War has undoubtedly been a fixture throughout human history, and the battles raging in the Middle East today are just one example. But is war necessarily a permanent part of human civilization? In Scientific American, science writer Michael Shermer suggests that democracies are less likely to go to war.

In 1795, philosopher Immanuel Kant first suggested that those in democratic republics were less likely to support wars, and — despite the War of 1812, the American Civil War, the Israel-Lebanon war and others — since then, scholars have continued to support the theory. In 2001, political scientists Bruce Russett and John Oneal analyzed 2,300 interstate disputes taking place from 1816 to 2001. For each country involved in a conflict, Russett and Oneal gave them a “democracy score” based on the nation’s political process, system of checks and balances, electoral process, and the like.
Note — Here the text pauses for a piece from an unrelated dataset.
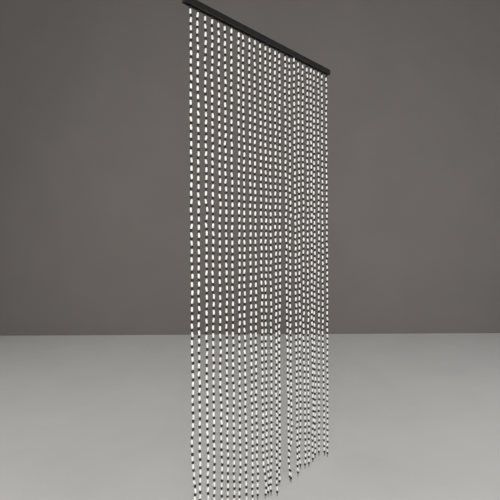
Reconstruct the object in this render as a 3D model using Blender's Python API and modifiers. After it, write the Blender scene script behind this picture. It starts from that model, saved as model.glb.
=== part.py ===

According to their research:

– Disputes would decrease by 50 percent between two countries with high democracy scores.
– The chance of dispute doubled when one of the countries had a low democracy score or was an autocracy.
– Countries more dependent on trade in one year were less likely to have a militarized dispute in the year following.
– The researchers also looked at membership in intergovernmental organizations (IGOs). For any two countries scoring in the top 10 percent in terms of democracy, trade and IGOs, they were 81 percent less likely to have a militarized dispute than a pair of average countries would be.

More recent studies have followed, says Shermer. In 2014, Havard Hegre, political scientist at Uppsala University, made similar findings, concluding that two democratic states were less likely to have conflicts.

Shermer writes that 63 percent of the world’s 195 countries are democracies.